_WHAT IS BEING ASKED_.
Please print every record below exactly as it appears.

[JSON records of objects]

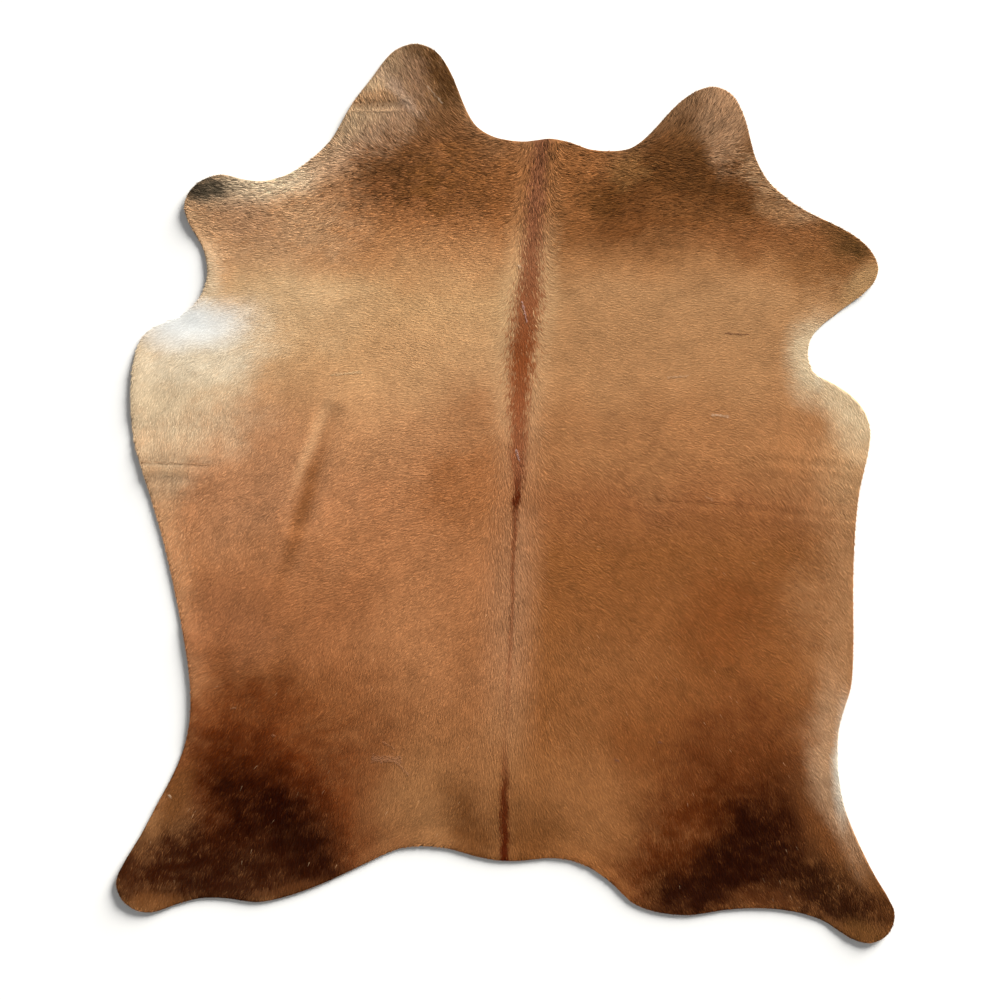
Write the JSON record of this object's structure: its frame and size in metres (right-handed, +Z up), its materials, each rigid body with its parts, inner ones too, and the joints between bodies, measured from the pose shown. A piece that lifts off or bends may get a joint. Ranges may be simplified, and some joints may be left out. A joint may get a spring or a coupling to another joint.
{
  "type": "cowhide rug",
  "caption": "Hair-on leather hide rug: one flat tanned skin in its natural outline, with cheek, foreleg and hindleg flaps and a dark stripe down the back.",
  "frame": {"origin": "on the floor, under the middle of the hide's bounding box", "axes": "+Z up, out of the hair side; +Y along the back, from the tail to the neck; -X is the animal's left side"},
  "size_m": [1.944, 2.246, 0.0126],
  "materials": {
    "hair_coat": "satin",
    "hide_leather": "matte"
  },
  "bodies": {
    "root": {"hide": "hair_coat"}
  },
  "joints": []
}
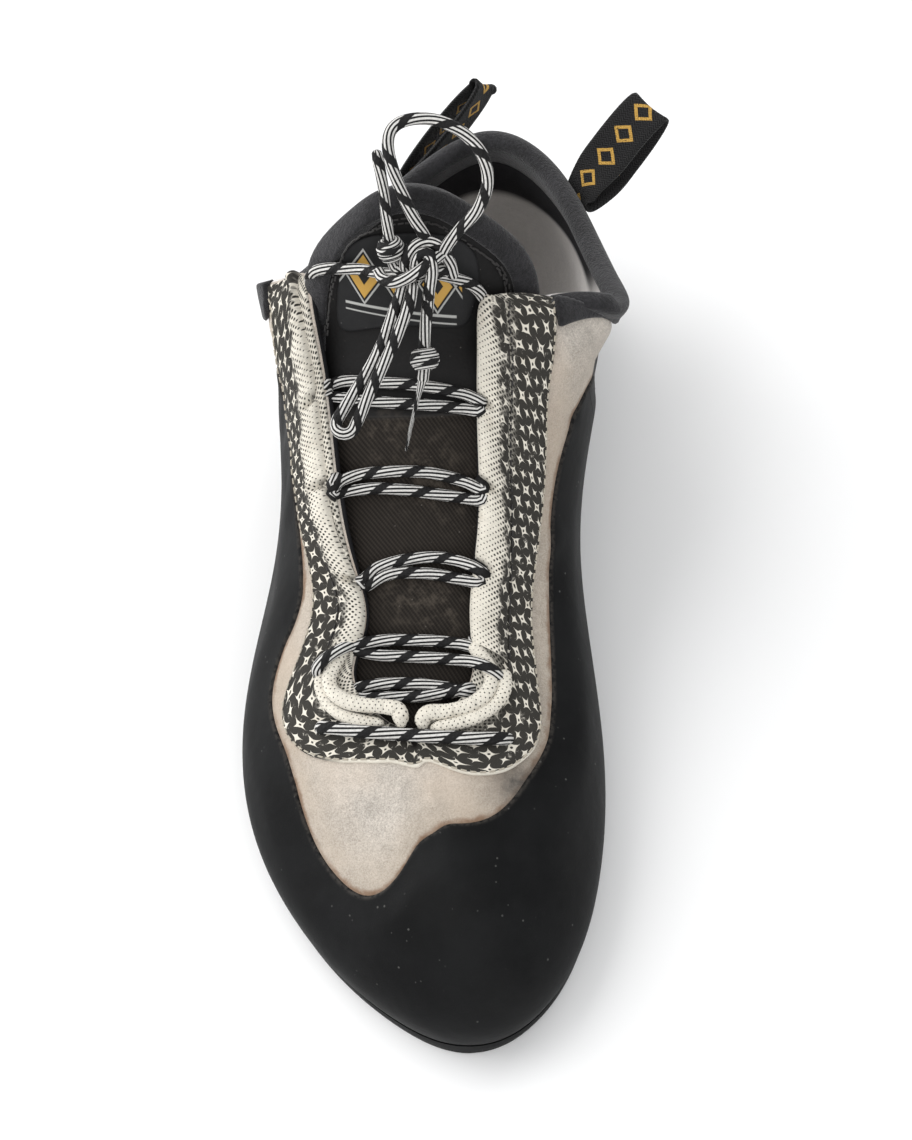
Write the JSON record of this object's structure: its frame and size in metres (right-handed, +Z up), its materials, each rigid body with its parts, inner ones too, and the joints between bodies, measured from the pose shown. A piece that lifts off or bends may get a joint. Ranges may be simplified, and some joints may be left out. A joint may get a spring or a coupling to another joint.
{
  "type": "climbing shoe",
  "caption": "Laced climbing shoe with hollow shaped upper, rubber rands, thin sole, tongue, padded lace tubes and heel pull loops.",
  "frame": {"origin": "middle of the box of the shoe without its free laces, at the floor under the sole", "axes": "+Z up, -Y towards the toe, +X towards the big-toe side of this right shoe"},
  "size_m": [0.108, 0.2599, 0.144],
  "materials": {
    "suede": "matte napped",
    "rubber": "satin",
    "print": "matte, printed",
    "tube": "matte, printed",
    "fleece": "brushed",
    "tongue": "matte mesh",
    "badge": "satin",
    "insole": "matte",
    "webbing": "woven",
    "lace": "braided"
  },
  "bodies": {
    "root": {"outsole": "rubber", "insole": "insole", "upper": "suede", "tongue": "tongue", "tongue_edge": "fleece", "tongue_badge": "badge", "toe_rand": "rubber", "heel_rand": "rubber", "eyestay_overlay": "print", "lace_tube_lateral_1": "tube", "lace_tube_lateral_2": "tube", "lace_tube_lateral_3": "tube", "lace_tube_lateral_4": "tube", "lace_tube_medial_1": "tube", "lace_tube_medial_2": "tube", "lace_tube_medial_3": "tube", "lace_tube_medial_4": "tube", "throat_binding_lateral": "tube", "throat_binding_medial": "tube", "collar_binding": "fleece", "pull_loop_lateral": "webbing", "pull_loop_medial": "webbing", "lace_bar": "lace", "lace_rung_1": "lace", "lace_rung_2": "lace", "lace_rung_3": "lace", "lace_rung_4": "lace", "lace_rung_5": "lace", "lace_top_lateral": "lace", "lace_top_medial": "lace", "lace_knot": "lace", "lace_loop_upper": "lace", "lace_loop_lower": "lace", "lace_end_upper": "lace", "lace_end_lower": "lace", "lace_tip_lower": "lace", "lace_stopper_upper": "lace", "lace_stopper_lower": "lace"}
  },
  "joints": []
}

_COMPLETE OUTPUT_.
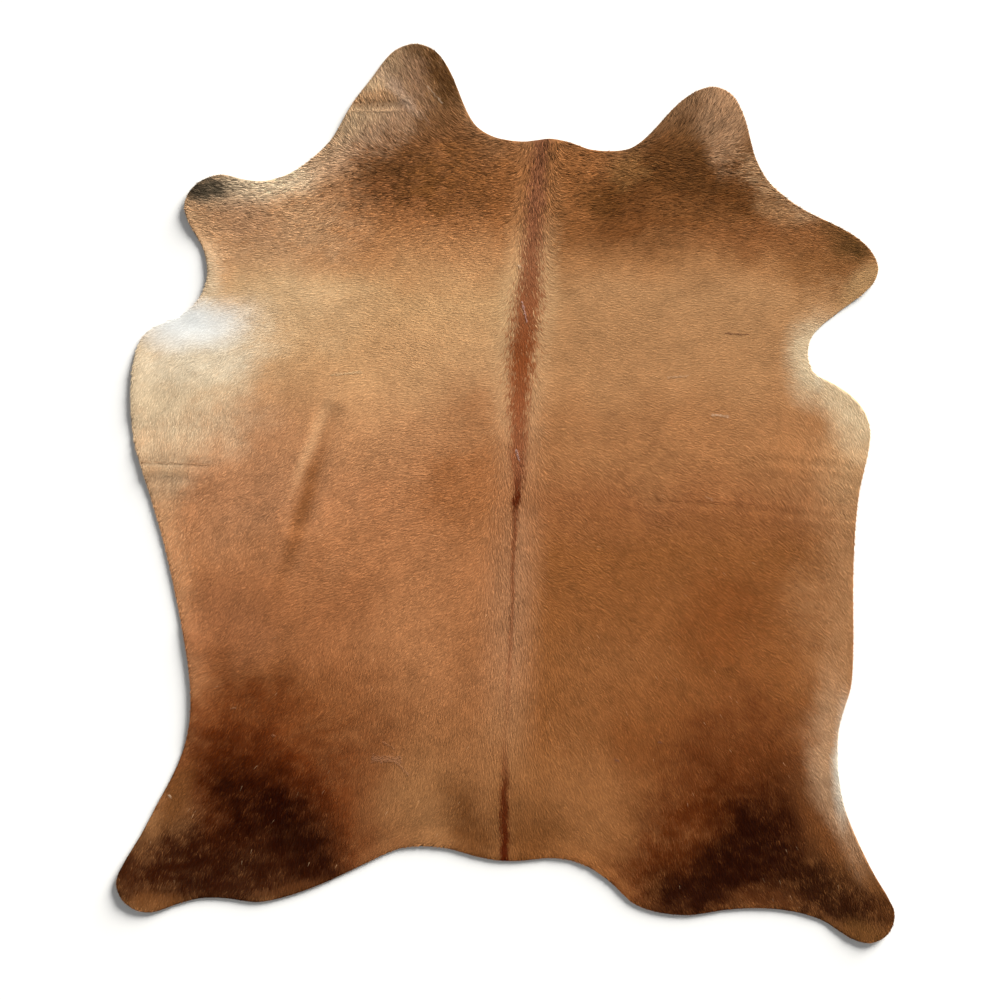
Write the JSON record of this object's structure: its frame and size in metres (right-handed, +Z up), its materials, each rigid body with its parts, inner ones too, and the joints between bodies, measured from the pose shown. A piece that lifts off or bends may get a joint. Ranges may be simplified, and some joints may be left out. A joint may get a spring or a coupling to another joint.
{
  "type": "cowhide rug",
  "caption": "Hair-on leather hide rug: one flat tanned skin in its natural outline, with cheek, foreleg and hindleg flaps and a dark stripe down the back.",
  "frame": {"origin": "on the floor, under the middle of the hide's bounding box", "axes": "+Z up, out of the hair side; +Y along the back, from the tail to the neck; -X is the animal's left side"},
  "size_m": [1.944, 2.246, 0.0126],
  "materials": {
    "hair_coat": "satin",
    "hide_leather": "matte"
  },
  "bodies": {
    "root": {"hide": "hair_coat"}
  },
  "joints": []
}
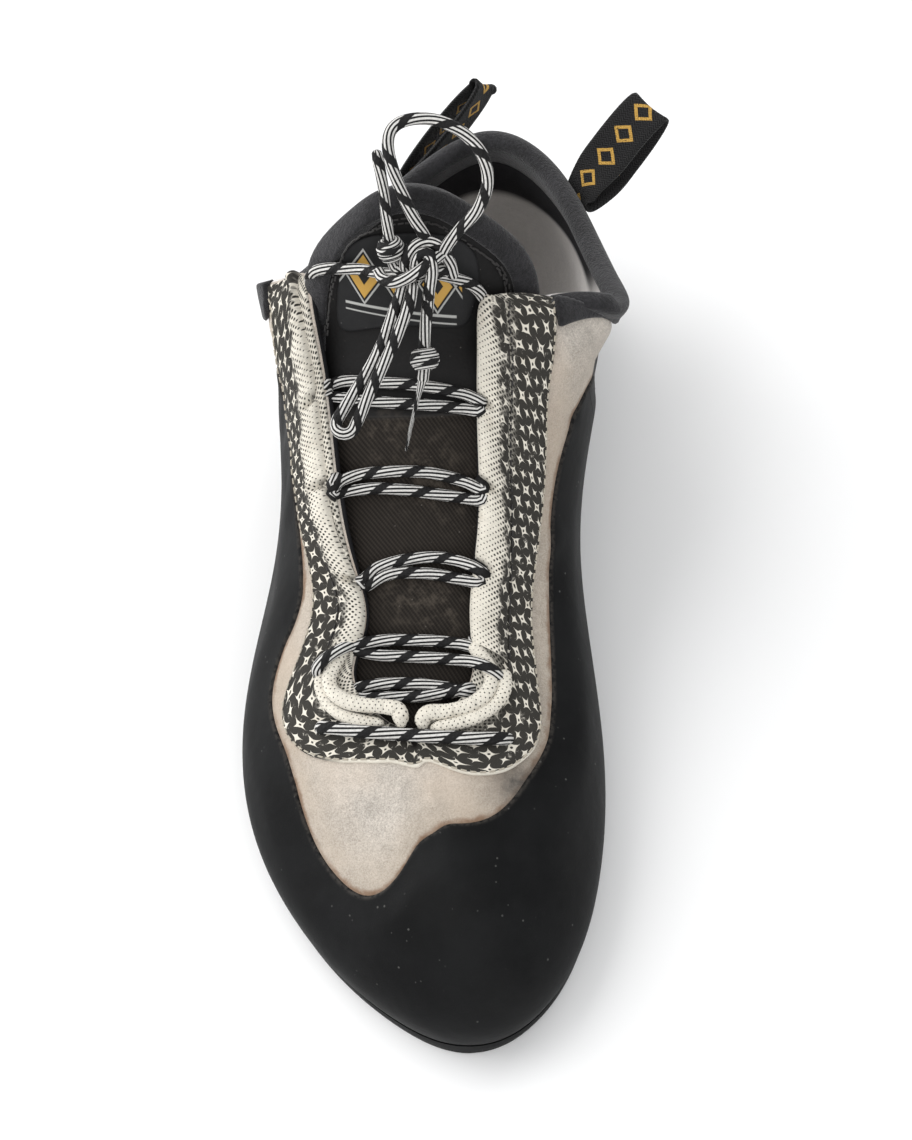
Write the JSON record of this object's structure: its frame and size in metres (right-handed, +Z up), its materials, each rigid body with its parts, inner ones too, and the joints between bodies, measured from the pose shown. A piece that lifts off or bends may get a joint. Ranges may be simplified, and some joints may be left out. A joint may get a spring or a coupling to another joint.
{
  "type": "climbing shoe",
  "caption": "Laced climbing shoe with hollow shaped upper, rubber rands, thin sole, tongue, padded lace tubes and heel pull loops.",
  "frame": {"origin": "middle of the box of the shoe without its free laces, at the floor under the sole", "axes": "+Z up, -Y towards the toe, +X towards the big-toe side of this right shoe"},
  "size_m": [0.108, 0.2599, 0.144],
  "materials": {
    "suede": "matte napped",
    "rubber": "satin",
    "print": "matte, printed",
    "tube": "matte, printed",
    "fleece": "brushed",
    "tongue": "matte mesh",
    "badge": "satin",
    "insole": "matte",
    "webbing": "woven",
    "lace": "braided"
  },
  "bodies": {
    "root": {"outsole": "rubber", "insole": "insole", "upper": "suede", "tongue": "tongue", "tongue_edge": "fleece", "tongue_badge": "badge", "toe_rand": "rubber", "heel_rand": "rubber", "eyestay_overlay": "print", "lace_tube_lateral_1": "tube", "lace_tube_lateral_2": "tube", "lace_tube_lateral_3": "tube", "lace_tube_lateral_4": "tube", "lace_tube_medial_1": "tube", "lace_tube_medial_2": "tube", "lace_tube_medial_3": "tube", "lace_tube_medial_4": "tube", "throat_binding_lateral": "tube", "throat_binding_medial": "tube", "collar_binding": "fleece", "pull_loop_lateral": "webbing", "pull_loop_medial": "webbing", "lace_bar": "lace", "lace_rung_1": "lace", "lace_rung_2": "lace", "lace_rung_3": "lace", "lace_rung_4": "lace", "lace_rung_5": "lace", "lace_top_lateral": "lace", "lace_top_medial": "lace", "lace_knot": "lace", "lace_loop_upper": "lace", "lace_loop_lower": "lace", "lace_end_upper": "lace", "lace_end_lower": "lace", "lace_tip_lower": "lace", "lace_stopper_upper": "lace", "lace_stopper_lower": "lace"}
  },
  "joints": []
}